Indeed, so far we have focused on the business’s approach to minimizing its risk of liability, but a plaintiff’s own conduct can be expected to play a central role on the causation element. During the course of litigation, the defendant-business should learn all it can about the plaintiff’s own activities around the time of alleged exposure. A plaintiff’s social media accounts and text messaging records can provide powerful evidence of the plaintiff’s daily activities during the incubation period. A plaintiff who has not been following public health guidelines by, for example, not maintaining social distance, failing to use a face mask, congregating with others, or making nonessential trips outside the home, will find it difficult to prove that he or she contracted COVID-19 on the business’s premises. Similarly, evidence that the plaintiff had been going to work or taking any form of shared or public transportation can also undermine the causal link between the plaintiff’s visit to the business’s premises and contraction of COVID-19.

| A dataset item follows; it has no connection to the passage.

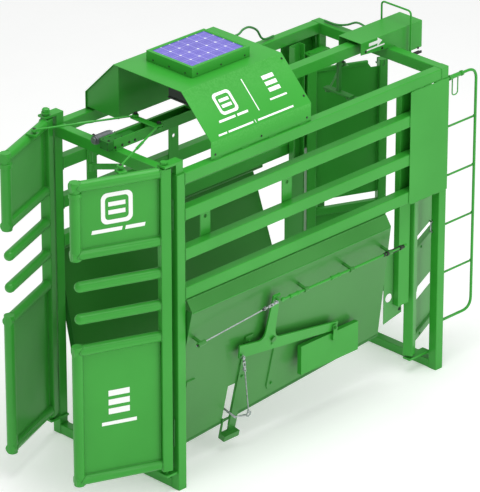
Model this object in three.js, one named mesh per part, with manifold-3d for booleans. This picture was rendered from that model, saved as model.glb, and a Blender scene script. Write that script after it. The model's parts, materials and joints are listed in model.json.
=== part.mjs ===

Also, as technology develops and becomes more accessible we may see businesses attempt to identify and compare the particular strain of COVID-19 that infected the plaintiff to any strain present on the premises to try to defeat causation. While a plaintiff may see little benefit in investigating which strain was present on the premises, there would be risks and benefits for a business defending a claim to consider when evaluating whether to do so itself. If the business is unable to document full compliance with public health guidelines and defeat a claim on the ground that it satisfied any duty owed the plaintiff, confirming that a plaintiff did not come down with the strain present at the business could end a case that might otherwise prove problematic.
Finally, in an attempt to paper over weaknesses in their evidence of causation, plaintiffs may attempt to rely on the legal doctrine of res ipsa loquitur to establish negligence. Generally, res ipsa loquitur “permits a trier of fact to draw an inference of negligence in the absence of a finding of a specific cause of the occurrence when an accident is of the kind that does not ordinarily happen unless the defendant was negligent in some respect and other responsible causes including conduct of the plaintiff are sufficiently eliminated by the evidence.” Enrich v. Windmere Corp., 416 Mass. 83, 88 (1993). To apply the doctrine, a “jury must be able to find, either by expert evidence or by their own common knowledge, that the mere occurrence of the accident shows negligence as a cause.” Id. Based on the unknowns still remaining about the coronavirus and its transmission, along with the myriad ways that a plaintiff could catch it from a source other than by entering onto the defendant business’s premises, it seems unlikely that a court would be willing to apply the res ipsa loquitur doctrine to hold a defendant liable for exposure to COVID-19 in the absence of evidence of a direct causal link. See, e.g., J.E. v. Beth Israel Hosp., 295 A.D.2d 281, 284, 744 N.Y.S.2d 166, 170 (2002) (holding that “where there are several possible causes of injury, for one or more of which defendant is not responsible, plaintiff cannot recover without proving that the injury was sustained wholly or in part by a cause for which defendant was responsible”). Nevertheless, businesses should not be surprised to see it raised in litigation, and should be prepared to respond with evidence suggesting that a plaintiff could have been exposed at any one of a number of places other than the premises.